* _Set exercise_: Pull each line containing "that" out of the data and copy it.

++++ Data segment ++++

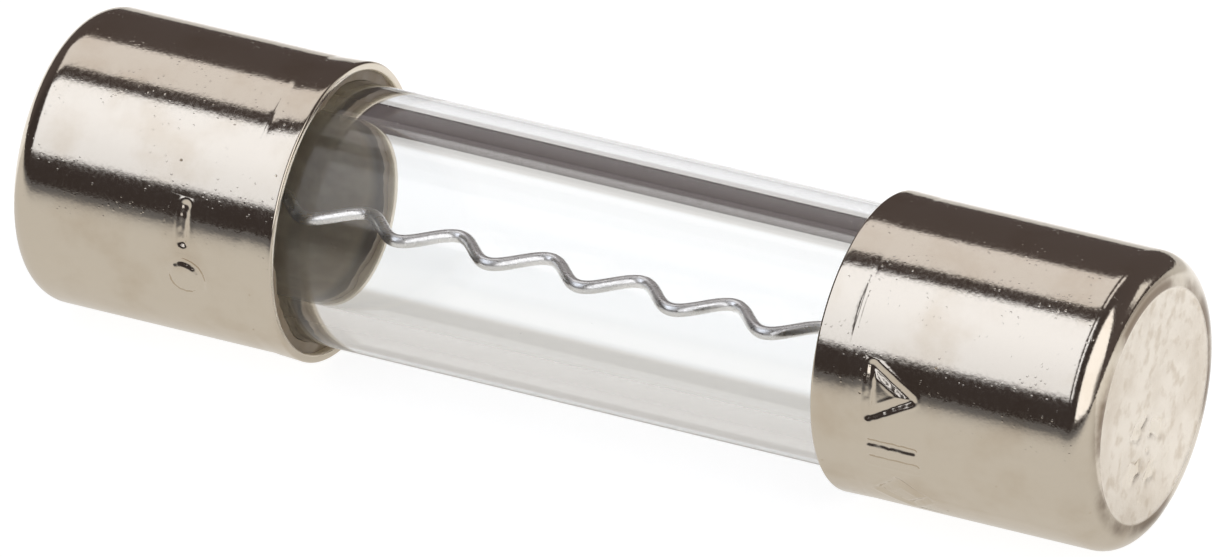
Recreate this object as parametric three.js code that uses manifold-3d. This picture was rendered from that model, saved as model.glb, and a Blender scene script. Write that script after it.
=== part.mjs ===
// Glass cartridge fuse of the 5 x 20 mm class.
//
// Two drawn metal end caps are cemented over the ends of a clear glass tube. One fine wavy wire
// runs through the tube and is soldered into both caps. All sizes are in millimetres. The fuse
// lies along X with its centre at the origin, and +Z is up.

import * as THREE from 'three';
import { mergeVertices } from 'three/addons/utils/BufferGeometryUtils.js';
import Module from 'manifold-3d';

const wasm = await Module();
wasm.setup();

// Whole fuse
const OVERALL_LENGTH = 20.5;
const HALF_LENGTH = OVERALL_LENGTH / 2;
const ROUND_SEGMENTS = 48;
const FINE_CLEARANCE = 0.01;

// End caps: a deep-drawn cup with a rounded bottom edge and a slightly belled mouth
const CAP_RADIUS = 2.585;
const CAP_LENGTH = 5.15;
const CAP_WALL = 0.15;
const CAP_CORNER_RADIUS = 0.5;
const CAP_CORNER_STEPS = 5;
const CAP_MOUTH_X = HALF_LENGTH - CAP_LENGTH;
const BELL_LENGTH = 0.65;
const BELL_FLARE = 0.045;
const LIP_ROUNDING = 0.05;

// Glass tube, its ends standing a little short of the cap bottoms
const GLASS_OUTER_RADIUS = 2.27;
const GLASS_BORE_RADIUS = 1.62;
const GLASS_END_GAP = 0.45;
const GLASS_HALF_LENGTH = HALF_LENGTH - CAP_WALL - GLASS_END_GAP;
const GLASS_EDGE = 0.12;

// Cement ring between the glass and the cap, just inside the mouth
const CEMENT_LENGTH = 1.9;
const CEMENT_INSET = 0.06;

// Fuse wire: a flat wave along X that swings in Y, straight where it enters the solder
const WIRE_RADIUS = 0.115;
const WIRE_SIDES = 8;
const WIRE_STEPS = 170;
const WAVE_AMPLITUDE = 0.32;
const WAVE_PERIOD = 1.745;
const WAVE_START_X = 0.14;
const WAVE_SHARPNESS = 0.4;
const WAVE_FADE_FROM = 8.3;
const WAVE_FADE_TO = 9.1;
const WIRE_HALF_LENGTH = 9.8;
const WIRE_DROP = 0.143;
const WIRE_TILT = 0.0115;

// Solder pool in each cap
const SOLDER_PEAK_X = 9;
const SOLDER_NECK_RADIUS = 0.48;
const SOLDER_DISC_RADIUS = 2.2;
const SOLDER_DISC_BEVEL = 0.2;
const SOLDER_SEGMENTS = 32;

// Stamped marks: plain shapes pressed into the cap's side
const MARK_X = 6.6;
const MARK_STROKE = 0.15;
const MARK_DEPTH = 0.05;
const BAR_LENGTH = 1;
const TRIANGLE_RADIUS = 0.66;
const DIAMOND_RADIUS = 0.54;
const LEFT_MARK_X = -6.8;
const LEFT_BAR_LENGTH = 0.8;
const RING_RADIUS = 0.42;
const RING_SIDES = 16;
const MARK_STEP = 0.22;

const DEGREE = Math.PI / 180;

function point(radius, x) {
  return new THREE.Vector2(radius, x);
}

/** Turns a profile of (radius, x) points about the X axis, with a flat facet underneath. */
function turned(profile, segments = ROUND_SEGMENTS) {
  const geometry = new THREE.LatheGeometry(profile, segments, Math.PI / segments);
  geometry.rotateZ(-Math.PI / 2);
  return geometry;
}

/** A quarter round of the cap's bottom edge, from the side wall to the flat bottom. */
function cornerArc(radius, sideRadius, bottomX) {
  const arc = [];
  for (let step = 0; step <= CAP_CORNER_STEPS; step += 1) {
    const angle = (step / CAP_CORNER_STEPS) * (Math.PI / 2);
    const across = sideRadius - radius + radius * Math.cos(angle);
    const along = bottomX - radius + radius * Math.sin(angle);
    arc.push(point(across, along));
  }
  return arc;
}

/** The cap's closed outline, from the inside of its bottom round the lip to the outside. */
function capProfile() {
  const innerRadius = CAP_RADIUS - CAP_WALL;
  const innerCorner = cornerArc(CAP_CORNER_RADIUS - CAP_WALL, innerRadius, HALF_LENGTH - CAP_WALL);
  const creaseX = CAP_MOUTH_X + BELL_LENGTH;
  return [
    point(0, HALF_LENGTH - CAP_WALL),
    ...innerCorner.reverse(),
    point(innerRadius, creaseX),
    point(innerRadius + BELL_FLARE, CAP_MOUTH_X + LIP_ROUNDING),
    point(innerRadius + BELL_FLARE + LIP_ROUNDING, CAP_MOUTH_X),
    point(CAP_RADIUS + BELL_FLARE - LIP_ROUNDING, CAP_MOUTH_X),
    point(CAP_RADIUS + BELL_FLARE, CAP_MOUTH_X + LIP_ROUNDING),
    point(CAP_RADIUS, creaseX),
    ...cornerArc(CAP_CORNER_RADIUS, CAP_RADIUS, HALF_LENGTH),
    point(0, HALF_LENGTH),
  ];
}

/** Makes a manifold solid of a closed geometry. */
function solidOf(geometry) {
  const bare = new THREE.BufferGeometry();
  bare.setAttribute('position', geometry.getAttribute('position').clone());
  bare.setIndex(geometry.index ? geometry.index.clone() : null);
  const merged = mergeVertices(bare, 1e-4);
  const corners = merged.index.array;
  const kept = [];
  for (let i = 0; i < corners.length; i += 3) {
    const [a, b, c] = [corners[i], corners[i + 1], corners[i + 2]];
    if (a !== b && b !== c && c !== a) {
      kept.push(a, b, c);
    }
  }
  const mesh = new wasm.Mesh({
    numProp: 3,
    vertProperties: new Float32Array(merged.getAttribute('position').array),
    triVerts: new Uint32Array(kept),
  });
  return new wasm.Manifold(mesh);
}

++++

* _The reply_:
Recreate this object as parametric three.js code that uses manifold-3d. This picture was rendered from that model, saved as model.glb, and a Blender scene script. Write that script after it.
// Fuse wire: a flat wave along X that swings in Y, straight where it enters the solder